At the outset of the campaign, Landon emphasized his more liberal qualities despite the ferocious attack launched by the Republican right on the New Deal. But as the campaign progressed, Landon showed that there were limits to his liberalism. His campaign speeches raised the terrifying specter of government intrusion into private life and attacked the "communistic" drift of the Roosevelt administration. By October 1936, as opinion polls showed Roosevelt gaining a significant lead (with the exception of the infamous Literary Digest poll that predicted a Landon landslide), Landon's attacks on the New Deal became increasingly extreme. However, by then it had became clear that Landon's only hope of victory was if third parties could attract votes away from the president.

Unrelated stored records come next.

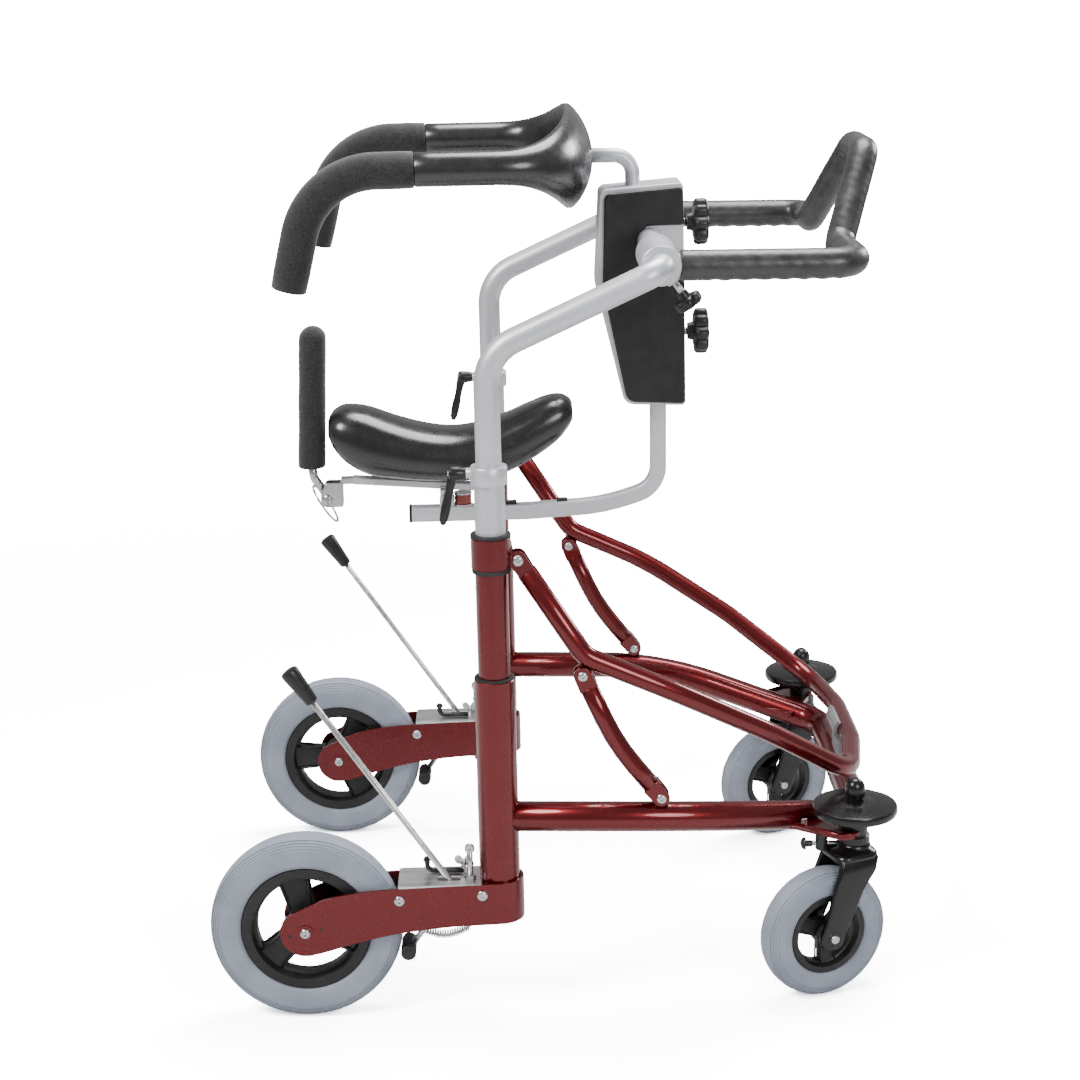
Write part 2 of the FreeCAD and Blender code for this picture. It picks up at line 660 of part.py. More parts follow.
def lift_bow():
    outer_y = dim.track_half
    corners = [bow_hinge, point(366, -304, 481), point(480, -300, 429), point(600, -254, 357),
               point(722, -190, 270), point(741, -70, 271)]
    route = corners + [Vector(c.x, -c.y, c.z) for c in reversed(corners)]
    start = (corners[1] - corners[0]).normalize()
    route[0] = bow_hinge + start * 20
    route[-1] = Vector(route[0].x, -route[0].y, route[0].z)
    radii = [45, 250, 250, 30, 60]
    hoop = tube("hoop", route, radii + radii[::-1], dim.bow_radius, dim.tube_wall)
    turn = Rotation(Vector(*FORWARD), start)
    cheeks = []
    for i, offset in enumerate((5.3, -9.3)):
        disc = cylinder("cheek_eye_%d" % i, 12, 4, tuple(bow_hinge + Vector(0, offset, 0)), ACROSS)
        arm = place(doc.addObject("Part::Box", "cheek_arm_%d" % i),
                    tuple(bow_hinge + Vector(0, offset, 0) + turn.multVec(Vector(0, 0, -10))), turn)
        arm.Length, arm.Width, arm.Height = 26, 4, 20
        cheeks += [disc, arm]
    bridge = place(doc.addObject("Part::Box", "cheek_bridge"),
                   tuple(bow_hinge + turn.multVec(Vector(17, -9.3, -10))), turn)
    bridge.Length, bridge.Width, bridge.Height = 9, 18.6, 20
    ends = pair("bow_ends", fuse("bow_end", bridge, *cheeks))
    tab = fuse("knee_lug", cylinder("knee_eye", 9, 8, tuple(knee - Vector(0, 4, 0)), ACROSS),
               place_box("knee_web", knee, knee + Vector(9, 0, 22), 16, 8))
    tabs = pair("knee_lugs", tab)
    node(fuse("bow", hoop, ends, tabs), "lift_bow")

    hinge = fuse("hinge_bolt", cylinder("hinge_shaft", dim.bolt_radius, 18.6,
                                        tuple(bow_hinge - Vector(0, 9.3, 0)), ACROSS),
                 cylinder("hinge_head", 7.5, 4, tuple(bow_hinge - Vector(0, 13.3, 0)), ACROSS),
                 cylinder("hinge_nut", 7.5, 4, tuple(bow_hinge + Vector(0, 9.3, 0)), ACROSS))
    node(pair("hinge_bolts", hinge), "bow_bolts")


def place_box(name, start, finish, height, width):
    """A flat bar between two points in a plane of constant Y, centred on both."""
    run = finish - start
    turn = Rotation(Vector(*UP), 0) if run.Length == 0 else Rotation(Vector(*ACROSS), -math.degrees(
        math.atan2(run.z, run.x)))
    bar_box = doc.addObject("Part::Box", name)
    bar_box.Length, bar_box.Width, bar_box.Height = run.Length, width, height
    return place(bar_box, tuple(start + turn.multVec(Vector(0, -width / 2, -height / 2))), turn)


def link(side, mirrored):
    """Curved strut with a fork end at each pivot and a bolt head on each cheek."""
    elbow = point(404.5, right, 361)
    cheeks, starts = [], []
    for i, (centre, eye_radius) in enumerate(((knee, 9.2), (foot, 10))):
        way = (elbow - centre).normalize()
        starts.append(centre + way * 20)
        for j, offset in enumerate((-10.3, 5.3)):
            eye = centre + Vector(0, offset, 0)
            cheeks.append(cylinder("eye_%d_%d" % (i, j), eye_radius, 5, tuple(eye), ACROSS))
            cheeks.append(place_box("cheek_%d_%d" % (i, j), eye + Vector(0, 2.5, 0),
                                    eye + Vector(0, 2.5, 0) + way * 22, eye_radius * 2, 5))
        cheeks.append(place_box("bridge_%d" % i, centre + way * 15, centre + way * 24, 22, 20.6))
    strut = bar("strut", [starts[0], elbow, starts[1]], [300], dim.link_radius)
    body = cut("link_body", fuse("link_parts", strut, *cheeks),
               cylinder("link_foot_hole", dim.bolt_radius + dim.running_gap, 40,
                        tuple(foot - Vector(0, 20, 0)), ACROSS))
    heads = [cylinder("link_head_%d" % i, 6.5, 4, tuple(centre - Vector(0, 14.3, 0)), ACROSS)
             for i, centre in enumerate((knee, foot))]
    whole = group("link", body, *heads)
    node(mirror("link_mirror", whole) if mirrored else whole, "link_" + side)


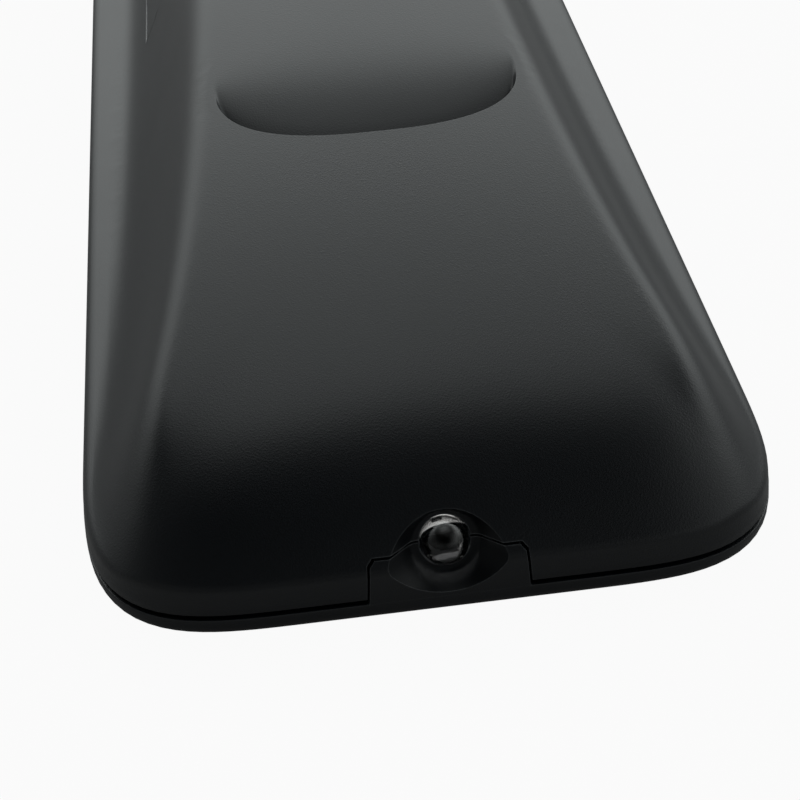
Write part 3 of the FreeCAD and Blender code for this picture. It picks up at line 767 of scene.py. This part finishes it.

POLITICAL ALTERNATIVES TO ROOSEVELT ON THE LEFT AND RIGHT

The success of the New Deal in ameliorating the worst effects of the capitalist system without destroying it had undermined support for parties of the left and right who might have expected a political windfall given the economic and social crisis generated by the Depression. The Communist Party, whose membership grew from seven thousand in 1930 to nearly 100,000 in 1939, developed strong grassroots support during its principled struggles for southern textile workers, Appalachian mineworkers, and civil rights, as well as through the party's involvement in union organizing. But its electoral impact was minimal due to internal doctrinal disputes, high membership turnover, and the Popular Front strategy adopted in 1936, which urged support for liberal and social democratic parties against the menace of fascism. The Socialist Party fared even worse, with membership collapsing to only 6,500 in 1937 from a high of around twenty thousand in 1931, and the party's appeal was muted by ideological disputes, lack of a working-class base, and its electoral opposition to Roosevelt. Both parties found that leftist political convictions merged easily with the policies and programs of the New Deal, and radicals discovered by 1936 that some of their ideological commitments could be represented in the new Democratic Party coalition.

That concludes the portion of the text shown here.